#### The input
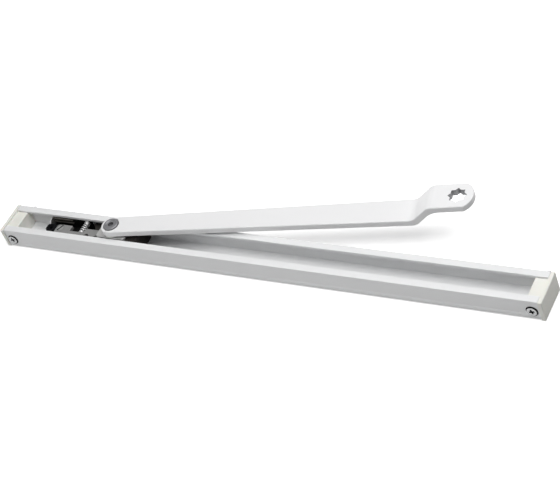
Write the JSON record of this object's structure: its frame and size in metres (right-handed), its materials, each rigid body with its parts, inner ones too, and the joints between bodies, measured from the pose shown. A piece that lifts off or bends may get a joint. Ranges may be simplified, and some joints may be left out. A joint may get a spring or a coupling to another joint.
{
  "type": "door closer slide rail with lever arm",
  "caption": "Slotted slide rail for a door closer, with a slider, a sprung hold-open catch and a cranked lever arm that ends in a double-square socket.",
  "frame": {"origin": "centre of the rail's back face, the face that lies on the door frame", "axes": "+X along the rail away from the hold-open unit, +Y into the door frame, +Z out of the rail's slot, towards the arm"},
  "size_m": [0.446, 0.082, 0.0355],
  "materials": {
    "rail_coat": "white powder coat, satin",
    "arm_coat": "white powder coat, satin",
    "cap_plastic": "moulded, slightly warm white",
    "bright_steel": "zinc plated",
    "pivot_steel": "dark nickel, satin",
    "zinc_casting": "zinc die casting, blasted",
    "spring_steel": "bright drawn wire",
    "black_plastic": "moulded, fine matt grain",
    "black_steel": "black oxide",
    "bearing_plastic": "natural acetal"
  },
  "bodies": {
    "rail": {"rail_profile": "rail_coat", "end_cap_left": "cap_plastic", "end_cap_right": "cap_plastic", "fixing_screws": "bright_steel", "hold_open_base": "bright_steel", "hold_open_housing": "black_plastic", "clamp_block": "black_steel", "clamp_screw": "black_steel", "catch_pivot_screw": "zinc_casting", "spring_seat": "bright_steel", "catch_spring": "spring_steel"},
    "catch": {"catch_lever": "zinc_casting"},
    "slider": {"slider_block": "zinc_casting", "slider_catch_pin": "bright_steel", "slider_shoe_long": "black_plastic", "slider_shoe_wedge": "black_plastic", "pivot_bolt": "pivot_steel", "arm_washer": "bearing_plastic"},
    "arm": {"lever_arm": "arm_coat", "arm_bush": "bearing_plastic"}
  },
  "joints": [
    {"name": "slider_travel", "type": "slide", "parent": "rail", "child": "slider", "axis": [1, 0, 0], "range_m": [0, 0.309]},
    {"name": "arm_swing", "type": "hinge", "parent": "slider", "child": "arm", "pos_m": [-0.122, -0.01375, 0], "axis": [0, 0, 1], "continuous": true},
    {"name": "catch_swing", "type": "hinge", "parent": "rail", "child": "catch", "pos_m": [-0.1735, -0.01495, 0], "axis": [0, 0, 1], "range_deg": [0, 8], "stiffness_Nm_per_rad": 1, "springref_deg": -20.05, "deforming": ["catch_spring"]}
  ]
}
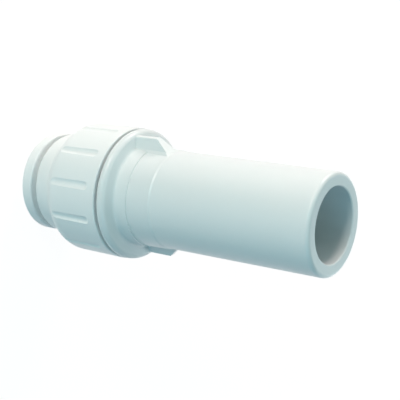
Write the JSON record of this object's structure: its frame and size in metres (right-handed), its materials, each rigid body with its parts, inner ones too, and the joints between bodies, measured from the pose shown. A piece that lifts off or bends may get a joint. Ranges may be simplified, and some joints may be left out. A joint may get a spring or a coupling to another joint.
{
  "type": "pex stem reducer",
  "caption": "Push-fit stem reducer: a plain tube-size stem on one end and a collet socket with a screw cap on the other.",
  "frame": {"origin": "on the axis, in the plane of the collet head's outer face, which the part stands on", "axes": "+Z along the axis from the collet head to the free end of the stem; the two wing ribs of the body lie along +X and -X"},
  "size_m": [0.0304, 0.0304, 0.0773],
  "materials": {
    "white_moulding": "white moulded plastic, soft gloss",
    "white_cap": "white moulded plastic, soft gloss",
    "white_collet": "white moulded plastic, soft gloss",
    "spacer_plastic": "pale moulded plastic",
    "seal_rubber": "black rubber",
    "tooth_steel": "stamped stainless steel"
  },
  "bodies": {
    "body": {"fitting_body": "white_moulding", "o_ring": "seal_rubber"},
    "spacer": {"spacer_ring": "spacer_plastic"},
    "cap": {"screw_cap": "white_cap"},
    "collet": {"collet": "white_collet", "tooth_1": "tooth_steel", "tooth_2": "tooth_steel", "tooth_3": "tooth_steel", "tooth_4": "tooth_steel", "tooth_5": "tooth_steel", "tooth_6": "tooth_steel", "tooth_7": "tooth_steel", "tooth_8": "tooth_steel"}
  },
  "joints": [
    {"name": "cap_advance", "type": "slide", "parent": "body", "child": "spacer", "axis": [0, 0, 1], "range_m": [0, 0.00055]},
    {"name": "cap_turn", "type": "hinge", "parent": "spacer", "child": "cap", "pos_m": [0, 0, 0.01535], "axis": [0, 0, 1], "range_deg": [0, 90]},
    {"name": "collet_release", "type": "slide", "parent": "cap", "child": "collet", "axis": [0, 0, 1], "range_m": [0, 0.0014]}
  ],
  "couplings": [
    {"joint": "cap_turn", "follows": "cap_advance", "rad_per_m": 2856}
  ]
}
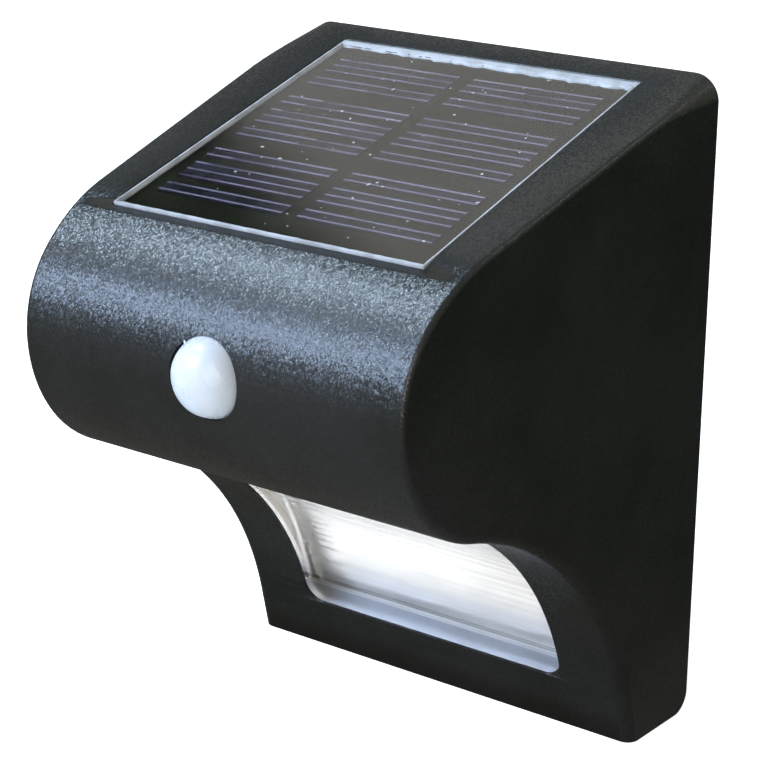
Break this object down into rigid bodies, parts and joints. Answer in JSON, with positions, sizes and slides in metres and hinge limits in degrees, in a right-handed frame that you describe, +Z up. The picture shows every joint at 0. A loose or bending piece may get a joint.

#### What to work on
All of the entries above need to be reproduced exactly.

#### Finished exercise
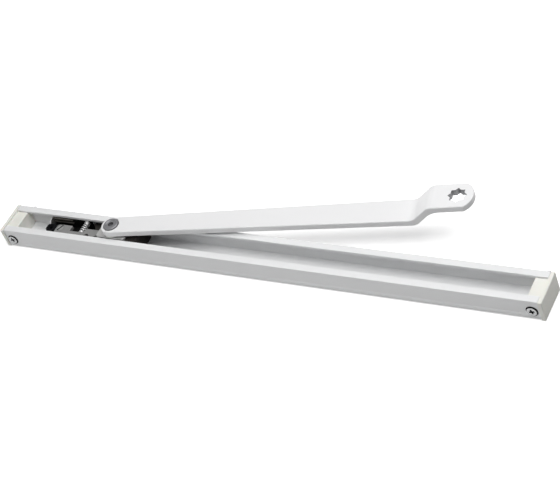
Write the JSON record of this object's structure: its frame and size in metres (right-handed), its materials, each rigid body with its parts, inner ones too, and the joints between bodies, measured from the pose shown. A piece that lifts off or bends may get a joint. Ranges may be simplified, and some joints may be left out. A joint may get a spring or a coupling to another joint.
{
  "type": "door closer slide rail with lever arm",
  "caption": "Slotted slide rail for a door closer, with a slider, a sprung hold-open catch and a cranked lever arm that ends in a double-square socket.",
  "frame": {"origin": "centre of the rail's back face, the face that lies on the door frame", "axes": "+X along the rail away from the hold-open unit, +Y into the door frame, +Z out of the rail's slot, towards the arm"},
  "size_m": [0.446, 0.082, 0.0355],
  "materials": {
    "rail_coat": "white powder coat, satin",
    "arm_coat": "white powder coat, satin",
    "cap_plastic": "moulded, slightly warm white",
    "bright_steel": "zinc plated",
    "pivot_steel": "dark nickel, satin",
    "zinc_casting": "zinc die casting, blasted",
    "spring_steel": "bright drawn wire",
    "black_plastic": "moulded, fine matt grain",
    "black_steel": "black oxide",
    "bearing_plastic": "natural acetal"
  },
  "bodies": {
    "rail": {"rail_profile": "rail_coat", "end_cap_left": "cap_plastic", "end_cap_right": "cap_plastic", "fixing_screws": "bright_steel", "hold_open_base": "bright_steel", "hold_open_housing": "black_plastic", "clamp_block": "black_steel", "clamp_screw": "black_steel", "catch_pivot_screw": "zinc_casting", "spring_seat": "bright_steel", "catch_spring": "spring_steel"},
    "catch": {"catch_lever": "zinc_casting"},
    "slider": {"slider_block": "zinc_casting", "slider_catch_pin": "bright_steel", "slider_shoe_long": "black_plastic", "slider_shoe_wedge": "black_plastic", "pivot_bolt": "pivot_steel", "arm_washer": "bearing_plastic"},
    "arm": {"lever_arm": "arm_coat", "arm_bush": "bearing_plastic"}
  },
  "joints": [
    {"name": "slider_travel", "type": "slide", "parent": "rail", "child": "slider", "axis": [1, 0, 0], "range_m": [0, 0.309]},
    {"name": "arm_swing", "type": "hinge", "parent": "slider", "child": "arm", "pos_m": [-0.122, -0.01375, 0], "axis": [0, 0, 1], "continuous": true},
    {"name": "catch_swing", "type": "hinge", "parent": "rail", "child": "catch", "pos_m": [-0.1735, -0.01495, 0], "axis": [0, 0, 1], "range_deg": [0, 8], "stiffness_Nm_per_rad": 1, "springref_deg": -20.05, "deforming": ["catch_spring"]}
  ]
}
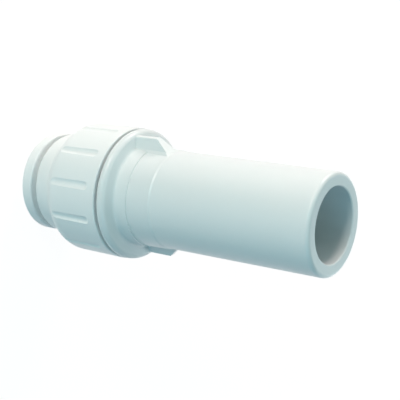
Write the JSON record of this object's structure: its frame and size in metres (right-handed), its materials, each rigid body with its parts, inner ones too, and the joints between bodies, measured from the pose shown. A piece that lifts off or bends may get a joint. Ranges may be simplified, and some joints may be left out. A joint may get a spring or a coupling to another joint.
{
  "type": "pex stem reducer",
  "caption": "Push-fit stem reducer: a plain tube-size stem on one end and a collet socket with a screw cap on the other.",
  "frame": {"origin": "on the axis, in the plane of the collet head's outer face, which the part stands on", "axes": "+Z along the axis from the collet head to the free end of the stem; the two wing ribs of the body lie along +X and -X"},
  "size_m": [0.0304, 0.0304, 0.0773],
  "materials": {
    "white_moulding": "white moulded plastic, soft gloss",
    "white_cap": "white moulded plastic, soft gloss",
    "white_collet": "white moulded plastic, soft gloss",
    "spacer_plastic": "pale moulded plastic",
    "seal_rubber": "black rubber",
    "tooth_steel": "stamped stainless steel"
  },
  "bodies": {
    "body": {"fitting_body": "white_moulding", "o_ring": "seal_rubber"},
    "spacer": {"spacer_ring": "spacer_plastic"},
    "cap": {"screw_cap": "white_cap"},
    "collet": {"collet": "white_collet", "tooth_1": "tooth_steel", "tooth_2": "tooth_steel", "tooth_3": "tooth_steel", "tooth_4": "tooth_steel", "tooth_5": "tooth_steel", "tooth_6": "tooth_steel", "tooth_7": "tooth_steel", "tooth_8": "tooth_steel"}
  },
  "joints": [
    {"name": "cap_advance", "type": "slide", "parent": "body", "child": "spacer", "axis": [0, 0, 1], "range_m": [0, 0.00055]},
    {"name": "cap_turn", "type": "hinge", "parent": "spacer", "child": "cap", "pos_m": [0, 0, 0.01535], "axis": [0, 0, 1], "range_deg": [0, 90]},
    {"name": "collet_release", "type": "slide", "parent": "cap", "child": "collet", "axis": [0, 0, 1], "range_m": [0, 0.0014]}
  ],
  "couplings": [
    {"joint": "cap_turn", "follows": "cap_advance", "rad_per_m": 2856}
  ]
}
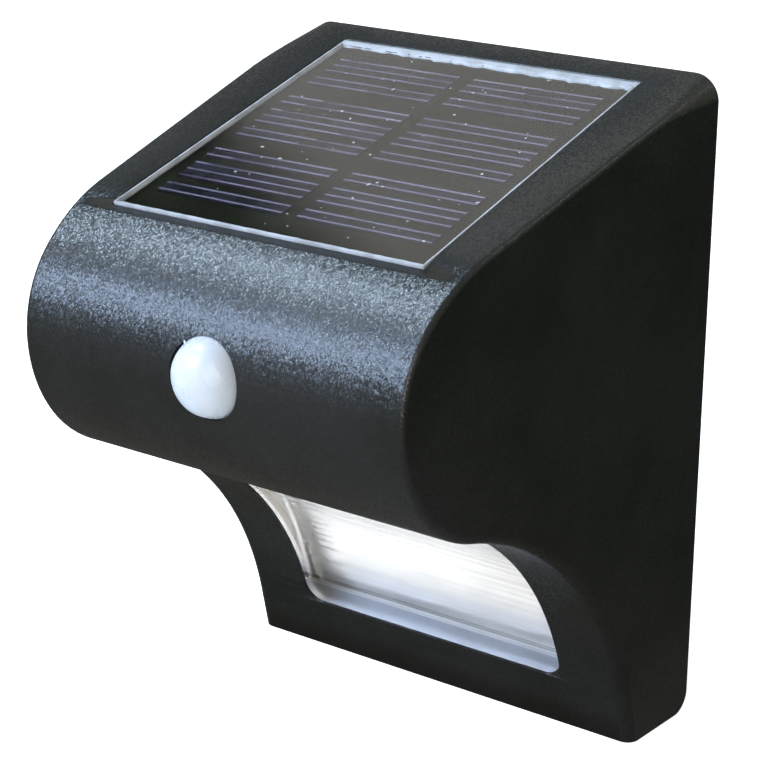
Break this object down into rigid bodies, parts and joints. Answer in JSON, with positions, sizes and slides in metres and hinge limits in degrees, in a right-handed frame that you describe, +Z up. The picture shows every joint at 0. A loose or bending piece may get a joint.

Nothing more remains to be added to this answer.